Records

☆ ☆ ☆ ☆ ☆ ☆ ☆

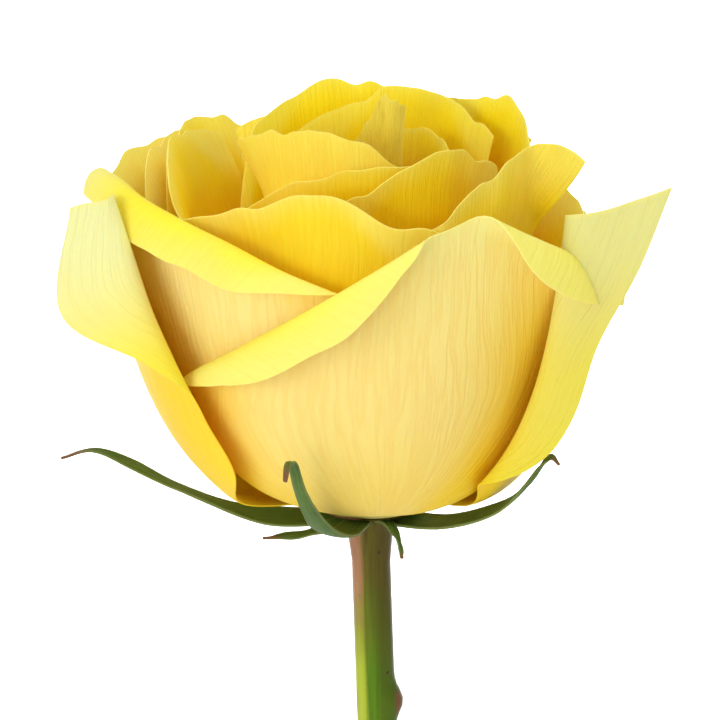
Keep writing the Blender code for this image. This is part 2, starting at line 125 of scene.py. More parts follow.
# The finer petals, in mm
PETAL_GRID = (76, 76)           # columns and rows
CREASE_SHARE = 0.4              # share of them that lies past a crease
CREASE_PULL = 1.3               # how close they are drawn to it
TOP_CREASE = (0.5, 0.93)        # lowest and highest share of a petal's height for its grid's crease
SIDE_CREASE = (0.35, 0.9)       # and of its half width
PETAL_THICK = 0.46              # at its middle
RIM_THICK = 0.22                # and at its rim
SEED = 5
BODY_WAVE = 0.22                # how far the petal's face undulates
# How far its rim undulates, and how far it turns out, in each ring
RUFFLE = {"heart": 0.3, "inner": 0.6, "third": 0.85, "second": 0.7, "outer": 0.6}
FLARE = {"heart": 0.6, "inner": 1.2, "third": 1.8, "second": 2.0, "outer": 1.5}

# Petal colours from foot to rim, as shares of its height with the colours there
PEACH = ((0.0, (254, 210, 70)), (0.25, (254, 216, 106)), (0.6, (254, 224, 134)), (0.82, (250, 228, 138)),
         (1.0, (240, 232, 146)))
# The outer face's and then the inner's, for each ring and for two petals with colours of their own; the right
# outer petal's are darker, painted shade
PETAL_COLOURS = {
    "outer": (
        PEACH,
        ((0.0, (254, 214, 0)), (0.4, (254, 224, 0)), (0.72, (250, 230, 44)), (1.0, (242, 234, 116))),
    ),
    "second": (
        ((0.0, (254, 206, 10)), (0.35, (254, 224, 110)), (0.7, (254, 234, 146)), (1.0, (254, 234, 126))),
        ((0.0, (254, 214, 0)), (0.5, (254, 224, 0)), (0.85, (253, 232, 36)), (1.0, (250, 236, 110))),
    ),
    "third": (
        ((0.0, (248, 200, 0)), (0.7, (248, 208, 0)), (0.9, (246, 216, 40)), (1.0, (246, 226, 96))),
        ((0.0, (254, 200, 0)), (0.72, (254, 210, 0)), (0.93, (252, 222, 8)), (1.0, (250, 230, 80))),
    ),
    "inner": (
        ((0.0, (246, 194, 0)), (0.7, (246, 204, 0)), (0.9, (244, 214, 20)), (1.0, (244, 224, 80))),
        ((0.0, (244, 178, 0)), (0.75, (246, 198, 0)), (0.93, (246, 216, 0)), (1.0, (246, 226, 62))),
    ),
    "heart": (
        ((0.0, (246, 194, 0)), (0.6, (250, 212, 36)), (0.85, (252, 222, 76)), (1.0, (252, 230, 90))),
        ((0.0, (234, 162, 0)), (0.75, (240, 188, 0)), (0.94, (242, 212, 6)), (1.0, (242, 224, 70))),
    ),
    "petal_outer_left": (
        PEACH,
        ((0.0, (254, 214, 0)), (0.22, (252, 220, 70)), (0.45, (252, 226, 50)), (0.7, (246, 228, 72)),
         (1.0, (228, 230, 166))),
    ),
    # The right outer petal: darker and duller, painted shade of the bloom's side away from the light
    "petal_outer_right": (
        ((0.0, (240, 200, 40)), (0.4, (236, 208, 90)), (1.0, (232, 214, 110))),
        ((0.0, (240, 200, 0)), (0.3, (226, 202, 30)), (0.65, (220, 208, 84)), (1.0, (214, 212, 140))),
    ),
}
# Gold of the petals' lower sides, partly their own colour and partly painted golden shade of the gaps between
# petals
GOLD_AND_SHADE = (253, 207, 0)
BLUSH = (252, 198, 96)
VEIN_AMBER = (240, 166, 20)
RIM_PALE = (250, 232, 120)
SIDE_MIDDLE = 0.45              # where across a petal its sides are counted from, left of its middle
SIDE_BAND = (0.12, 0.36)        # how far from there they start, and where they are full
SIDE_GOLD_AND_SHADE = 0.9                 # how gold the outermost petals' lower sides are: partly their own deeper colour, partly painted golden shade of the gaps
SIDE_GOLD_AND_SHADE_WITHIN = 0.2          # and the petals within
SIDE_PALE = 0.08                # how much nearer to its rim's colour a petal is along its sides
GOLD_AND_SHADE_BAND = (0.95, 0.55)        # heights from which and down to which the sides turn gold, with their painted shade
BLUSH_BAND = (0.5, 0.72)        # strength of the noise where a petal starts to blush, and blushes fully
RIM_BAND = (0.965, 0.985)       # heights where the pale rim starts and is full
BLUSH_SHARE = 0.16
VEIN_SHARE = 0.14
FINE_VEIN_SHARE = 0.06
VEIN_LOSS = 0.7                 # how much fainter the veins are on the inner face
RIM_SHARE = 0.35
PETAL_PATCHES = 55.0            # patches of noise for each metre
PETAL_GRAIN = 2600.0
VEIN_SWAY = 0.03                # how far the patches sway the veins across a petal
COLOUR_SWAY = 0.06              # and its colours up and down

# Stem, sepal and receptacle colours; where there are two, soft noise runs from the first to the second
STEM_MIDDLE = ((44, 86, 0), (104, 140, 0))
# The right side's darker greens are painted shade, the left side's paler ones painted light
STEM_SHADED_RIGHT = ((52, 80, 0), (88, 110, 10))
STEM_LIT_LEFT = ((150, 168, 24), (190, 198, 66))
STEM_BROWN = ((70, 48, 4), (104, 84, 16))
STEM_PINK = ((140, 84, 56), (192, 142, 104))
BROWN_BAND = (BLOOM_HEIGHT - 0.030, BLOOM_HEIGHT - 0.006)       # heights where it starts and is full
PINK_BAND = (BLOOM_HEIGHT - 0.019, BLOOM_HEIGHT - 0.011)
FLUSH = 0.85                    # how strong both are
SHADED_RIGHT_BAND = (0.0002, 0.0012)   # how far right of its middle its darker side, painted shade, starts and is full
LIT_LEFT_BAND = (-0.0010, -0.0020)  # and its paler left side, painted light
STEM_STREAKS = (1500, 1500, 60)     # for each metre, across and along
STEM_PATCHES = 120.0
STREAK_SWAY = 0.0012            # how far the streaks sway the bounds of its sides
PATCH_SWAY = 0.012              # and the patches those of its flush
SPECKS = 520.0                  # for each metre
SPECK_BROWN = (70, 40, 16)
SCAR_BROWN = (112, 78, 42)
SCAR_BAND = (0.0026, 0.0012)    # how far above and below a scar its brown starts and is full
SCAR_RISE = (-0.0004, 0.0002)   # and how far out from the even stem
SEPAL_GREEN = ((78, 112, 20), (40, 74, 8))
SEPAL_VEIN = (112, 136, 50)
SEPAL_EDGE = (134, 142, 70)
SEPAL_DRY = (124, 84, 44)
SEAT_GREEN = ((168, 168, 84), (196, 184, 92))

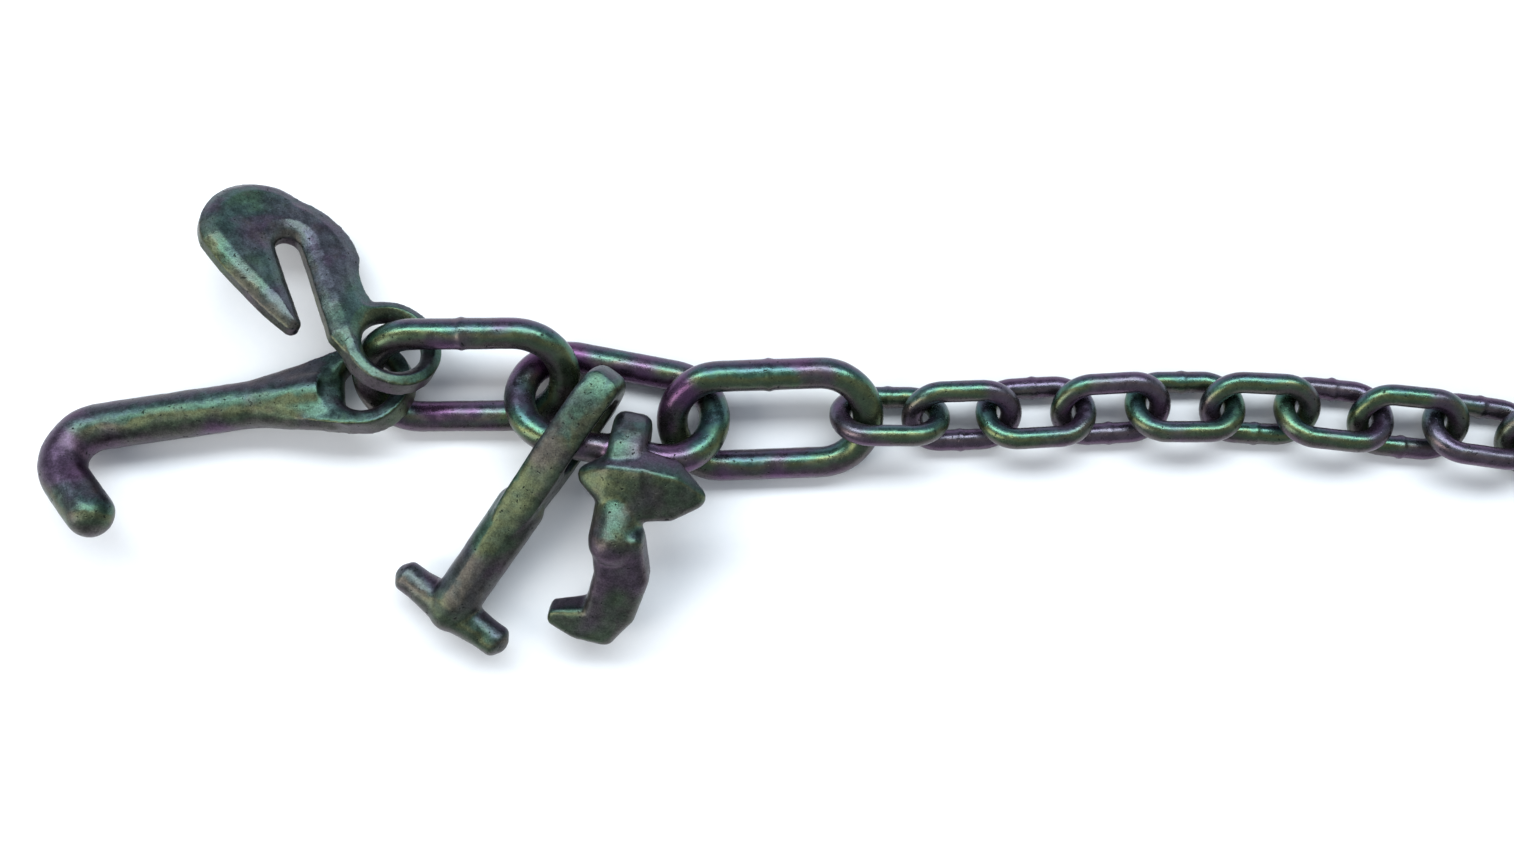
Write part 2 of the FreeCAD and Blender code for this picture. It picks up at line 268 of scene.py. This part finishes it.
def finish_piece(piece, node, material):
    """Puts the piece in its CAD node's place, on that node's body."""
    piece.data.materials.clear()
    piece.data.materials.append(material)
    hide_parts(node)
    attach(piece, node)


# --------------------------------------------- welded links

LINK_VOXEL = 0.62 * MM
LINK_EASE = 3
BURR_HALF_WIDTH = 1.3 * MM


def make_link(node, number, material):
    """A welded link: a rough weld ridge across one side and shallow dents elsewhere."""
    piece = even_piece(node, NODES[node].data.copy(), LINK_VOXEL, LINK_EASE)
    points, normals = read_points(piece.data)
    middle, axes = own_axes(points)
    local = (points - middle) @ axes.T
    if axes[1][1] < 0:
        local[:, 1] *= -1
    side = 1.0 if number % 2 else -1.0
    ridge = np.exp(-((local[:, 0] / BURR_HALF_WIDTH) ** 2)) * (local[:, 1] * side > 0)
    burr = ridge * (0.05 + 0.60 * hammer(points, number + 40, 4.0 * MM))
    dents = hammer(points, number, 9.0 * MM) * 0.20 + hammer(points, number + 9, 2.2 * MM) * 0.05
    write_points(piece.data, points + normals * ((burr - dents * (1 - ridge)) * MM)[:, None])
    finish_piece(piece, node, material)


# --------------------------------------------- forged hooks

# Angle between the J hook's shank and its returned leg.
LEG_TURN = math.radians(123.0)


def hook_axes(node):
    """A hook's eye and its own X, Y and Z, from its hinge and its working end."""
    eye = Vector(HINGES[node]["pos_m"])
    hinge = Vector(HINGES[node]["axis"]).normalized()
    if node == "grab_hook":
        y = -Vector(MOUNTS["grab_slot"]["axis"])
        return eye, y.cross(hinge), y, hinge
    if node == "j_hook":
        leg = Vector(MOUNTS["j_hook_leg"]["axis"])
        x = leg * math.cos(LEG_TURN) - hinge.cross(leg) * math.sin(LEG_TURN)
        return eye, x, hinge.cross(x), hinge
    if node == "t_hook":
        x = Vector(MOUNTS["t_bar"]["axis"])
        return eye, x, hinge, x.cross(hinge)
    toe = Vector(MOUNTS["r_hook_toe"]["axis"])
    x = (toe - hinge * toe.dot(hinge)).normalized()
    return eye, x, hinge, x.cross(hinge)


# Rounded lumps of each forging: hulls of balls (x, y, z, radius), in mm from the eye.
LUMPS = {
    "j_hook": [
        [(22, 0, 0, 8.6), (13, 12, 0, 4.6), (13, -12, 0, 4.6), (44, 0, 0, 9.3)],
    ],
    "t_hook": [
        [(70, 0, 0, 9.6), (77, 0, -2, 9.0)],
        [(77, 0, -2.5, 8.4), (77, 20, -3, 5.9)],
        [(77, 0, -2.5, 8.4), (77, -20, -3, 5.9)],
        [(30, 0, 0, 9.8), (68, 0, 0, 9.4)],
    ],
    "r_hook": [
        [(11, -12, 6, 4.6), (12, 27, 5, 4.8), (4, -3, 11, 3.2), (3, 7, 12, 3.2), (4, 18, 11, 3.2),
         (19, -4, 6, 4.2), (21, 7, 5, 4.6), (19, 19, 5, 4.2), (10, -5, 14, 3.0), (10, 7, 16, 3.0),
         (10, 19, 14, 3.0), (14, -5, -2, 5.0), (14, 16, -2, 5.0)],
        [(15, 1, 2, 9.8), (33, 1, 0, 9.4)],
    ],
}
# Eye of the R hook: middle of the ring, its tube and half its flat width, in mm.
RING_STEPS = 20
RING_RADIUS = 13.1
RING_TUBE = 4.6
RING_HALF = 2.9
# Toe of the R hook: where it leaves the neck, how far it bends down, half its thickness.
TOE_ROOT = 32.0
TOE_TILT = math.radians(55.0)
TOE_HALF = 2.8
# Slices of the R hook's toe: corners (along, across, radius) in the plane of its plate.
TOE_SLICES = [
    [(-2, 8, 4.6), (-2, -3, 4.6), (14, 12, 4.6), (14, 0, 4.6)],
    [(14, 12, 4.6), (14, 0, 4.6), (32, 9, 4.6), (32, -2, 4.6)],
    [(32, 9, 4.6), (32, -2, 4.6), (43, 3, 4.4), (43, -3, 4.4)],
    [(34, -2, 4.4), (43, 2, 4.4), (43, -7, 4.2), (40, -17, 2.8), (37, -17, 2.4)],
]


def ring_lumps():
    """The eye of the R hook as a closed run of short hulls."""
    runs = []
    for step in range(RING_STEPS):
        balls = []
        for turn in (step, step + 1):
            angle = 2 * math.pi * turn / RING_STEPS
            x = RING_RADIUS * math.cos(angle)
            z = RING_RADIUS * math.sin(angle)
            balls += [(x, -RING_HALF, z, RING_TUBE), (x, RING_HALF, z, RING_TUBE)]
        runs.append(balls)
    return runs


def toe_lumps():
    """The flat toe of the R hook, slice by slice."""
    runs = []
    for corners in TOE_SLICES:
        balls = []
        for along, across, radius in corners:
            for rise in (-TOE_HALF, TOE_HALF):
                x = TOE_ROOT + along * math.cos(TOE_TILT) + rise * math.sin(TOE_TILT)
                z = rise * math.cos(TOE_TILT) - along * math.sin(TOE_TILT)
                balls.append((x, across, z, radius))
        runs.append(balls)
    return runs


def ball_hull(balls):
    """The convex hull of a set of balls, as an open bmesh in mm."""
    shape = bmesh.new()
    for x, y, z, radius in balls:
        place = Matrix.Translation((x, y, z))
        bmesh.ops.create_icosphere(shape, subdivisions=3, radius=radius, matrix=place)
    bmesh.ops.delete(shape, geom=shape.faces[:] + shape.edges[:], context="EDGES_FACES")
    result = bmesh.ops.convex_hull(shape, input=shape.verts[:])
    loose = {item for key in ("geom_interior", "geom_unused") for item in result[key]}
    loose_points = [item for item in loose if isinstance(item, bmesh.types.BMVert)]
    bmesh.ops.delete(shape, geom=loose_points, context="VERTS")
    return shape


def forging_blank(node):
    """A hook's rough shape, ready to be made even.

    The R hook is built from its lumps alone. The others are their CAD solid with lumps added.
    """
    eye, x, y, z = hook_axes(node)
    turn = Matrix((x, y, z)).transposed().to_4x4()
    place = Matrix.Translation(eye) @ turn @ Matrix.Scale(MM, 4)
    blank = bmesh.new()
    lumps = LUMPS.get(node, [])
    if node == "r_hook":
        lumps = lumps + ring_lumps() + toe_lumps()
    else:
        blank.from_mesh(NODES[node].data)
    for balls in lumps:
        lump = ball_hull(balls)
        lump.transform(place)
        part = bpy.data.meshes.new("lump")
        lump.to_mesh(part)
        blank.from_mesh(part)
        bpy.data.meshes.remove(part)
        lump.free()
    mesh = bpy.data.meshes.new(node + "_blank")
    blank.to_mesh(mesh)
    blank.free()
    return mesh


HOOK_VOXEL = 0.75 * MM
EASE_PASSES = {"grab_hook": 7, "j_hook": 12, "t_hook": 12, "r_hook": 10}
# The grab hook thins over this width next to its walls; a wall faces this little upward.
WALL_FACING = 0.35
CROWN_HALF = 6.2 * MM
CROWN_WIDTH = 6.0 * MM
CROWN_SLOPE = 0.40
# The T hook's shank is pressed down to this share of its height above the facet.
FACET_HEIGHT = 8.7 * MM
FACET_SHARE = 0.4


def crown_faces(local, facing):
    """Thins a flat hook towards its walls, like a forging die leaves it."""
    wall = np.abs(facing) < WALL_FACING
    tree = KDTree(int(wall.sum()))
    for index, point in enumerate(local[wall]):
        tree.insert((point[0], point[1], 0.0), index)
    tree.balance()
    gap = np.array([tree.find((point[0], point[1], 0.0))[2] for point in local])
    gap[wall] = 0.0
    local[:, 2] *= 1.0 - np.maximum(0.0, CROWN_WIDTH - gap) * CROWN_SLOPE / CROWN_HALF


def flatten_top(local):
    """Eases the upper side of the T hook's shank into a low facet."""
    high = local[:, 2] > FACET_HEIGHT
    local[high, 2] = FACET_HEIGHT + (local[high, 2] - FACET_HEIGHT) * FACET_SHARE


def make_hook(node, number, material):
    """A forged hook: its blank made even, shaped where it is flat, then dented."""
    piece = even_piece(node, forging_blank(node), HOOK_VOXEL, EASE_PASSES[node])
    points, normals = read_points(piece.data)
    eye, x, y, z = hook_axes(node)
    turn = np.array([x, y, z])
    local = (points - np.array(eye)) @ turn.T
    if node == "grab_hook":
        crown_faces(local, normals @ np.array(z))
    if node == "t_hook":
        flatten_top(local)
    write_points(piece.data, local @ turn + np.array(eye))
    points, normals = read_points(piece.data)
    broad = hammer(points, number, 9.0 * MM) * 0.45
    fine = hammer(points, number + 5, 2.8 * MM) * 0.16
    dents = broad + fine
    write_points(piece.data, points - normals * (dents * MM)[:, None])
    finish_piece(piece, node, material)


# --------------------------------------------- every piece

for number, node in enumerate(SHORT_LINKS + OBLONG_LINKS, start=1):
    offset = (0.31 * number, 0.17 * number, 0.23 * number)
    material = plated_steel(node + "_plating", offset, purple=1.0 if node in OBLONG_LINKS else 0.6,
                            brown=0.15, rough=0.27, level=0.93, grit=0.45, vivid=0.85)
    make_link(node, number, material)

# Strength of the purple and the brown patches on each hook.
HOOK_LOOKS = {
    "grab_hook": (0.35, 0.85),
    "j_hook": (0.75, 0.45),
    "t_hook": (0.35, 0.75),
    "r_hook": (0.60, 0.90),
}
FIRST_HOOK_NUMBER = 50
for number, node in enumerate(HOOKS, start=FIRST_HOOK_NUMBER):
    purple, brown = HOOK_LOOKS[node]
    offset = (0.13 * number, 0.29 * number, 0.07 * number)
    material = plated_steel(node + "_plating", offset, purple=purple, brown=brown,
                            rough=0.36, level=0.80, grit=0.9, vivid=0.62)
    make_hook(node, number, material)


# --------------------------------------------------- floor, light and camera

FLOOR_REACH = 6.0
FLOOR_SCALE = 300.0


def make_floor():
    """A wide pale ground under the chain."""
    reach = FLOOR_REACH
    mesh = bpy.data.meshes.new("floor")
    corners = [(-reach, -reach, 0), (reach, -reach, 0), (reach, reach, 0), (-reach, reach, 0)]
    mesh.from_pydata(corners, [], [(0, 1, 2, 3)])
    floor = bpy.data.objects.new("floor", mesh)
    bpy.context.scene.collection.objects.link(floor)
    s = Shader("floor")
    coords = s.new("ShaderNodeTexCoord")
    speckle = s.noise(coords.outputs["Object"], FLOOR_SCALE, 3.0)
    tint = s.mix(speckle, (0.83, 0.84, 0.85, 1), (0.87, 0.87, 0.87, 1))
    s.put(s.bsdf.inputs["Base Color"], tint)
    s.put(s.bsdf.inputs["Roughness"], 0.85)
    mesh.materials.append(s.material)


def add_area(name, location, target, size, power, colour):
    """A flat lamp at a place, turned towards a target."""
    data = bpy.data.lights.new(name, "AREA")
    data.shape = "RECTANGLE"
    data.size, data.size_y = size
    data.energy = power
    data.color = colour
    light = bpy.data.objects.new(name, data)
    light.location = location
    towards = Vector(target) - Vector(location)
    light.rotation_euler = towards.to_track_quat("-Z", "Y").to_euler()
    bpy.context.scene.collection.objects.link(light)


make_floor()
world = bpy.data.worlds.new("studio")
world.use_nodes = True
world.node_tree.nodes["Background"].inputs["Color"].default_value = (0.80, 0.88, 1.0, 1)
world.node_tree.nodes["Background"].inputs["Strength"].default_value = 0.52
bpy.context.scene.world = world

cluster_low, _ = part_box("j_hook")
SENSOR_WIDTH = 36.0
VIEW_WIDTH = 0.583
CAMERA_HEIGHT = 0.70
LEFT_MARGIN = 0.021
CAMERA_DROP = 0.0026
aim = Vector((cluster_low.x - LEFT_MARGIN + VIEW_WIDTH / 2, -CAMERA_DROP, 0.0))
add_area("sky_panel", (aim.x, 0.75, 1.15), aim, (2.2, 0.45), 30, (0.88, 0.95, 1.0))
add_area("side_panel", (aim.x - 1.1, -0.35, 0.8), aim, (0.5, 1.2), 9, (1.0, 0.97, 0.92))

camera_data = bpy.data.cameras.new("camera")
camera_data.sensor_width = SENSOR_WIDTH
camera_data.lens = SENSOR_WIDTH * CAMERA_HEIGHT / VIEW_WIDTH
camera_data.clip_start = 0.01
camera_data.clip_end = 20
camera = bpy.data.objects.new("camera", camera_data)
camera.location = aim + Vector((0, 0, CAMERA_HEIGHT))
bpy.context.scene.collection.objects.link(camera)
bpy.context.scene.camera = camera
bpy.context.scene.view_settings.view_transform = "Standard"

☆ ☆ ☆ ☆ ☆ ☆ ☆

Your task is to give again the lines from the one containing "Write part 2" to the one containing "BURR_HALF_WIDTH = 1.3 * MM", both lines included, exactly and without anything added.

EXERCISE RESPONSE
Write part 2 of the FreeCAD and Blender code for this picture. It picks up at line 268 of scene.py. This part finishes it.
def finish_piece(piece, node, material):
    """Puts the piece in its CAD node's place, on that node's body."""
    piece.data.materials.clear()
    piece.data.materials.append(material)
    hide_parts(node)
    attach(piece, node)


# --------------------------------------------- welded links

LINK_VOXEL = 0.62 * MM
LINK_EASE = 3
BURR_HALF_WIDTH = 1.3 * MM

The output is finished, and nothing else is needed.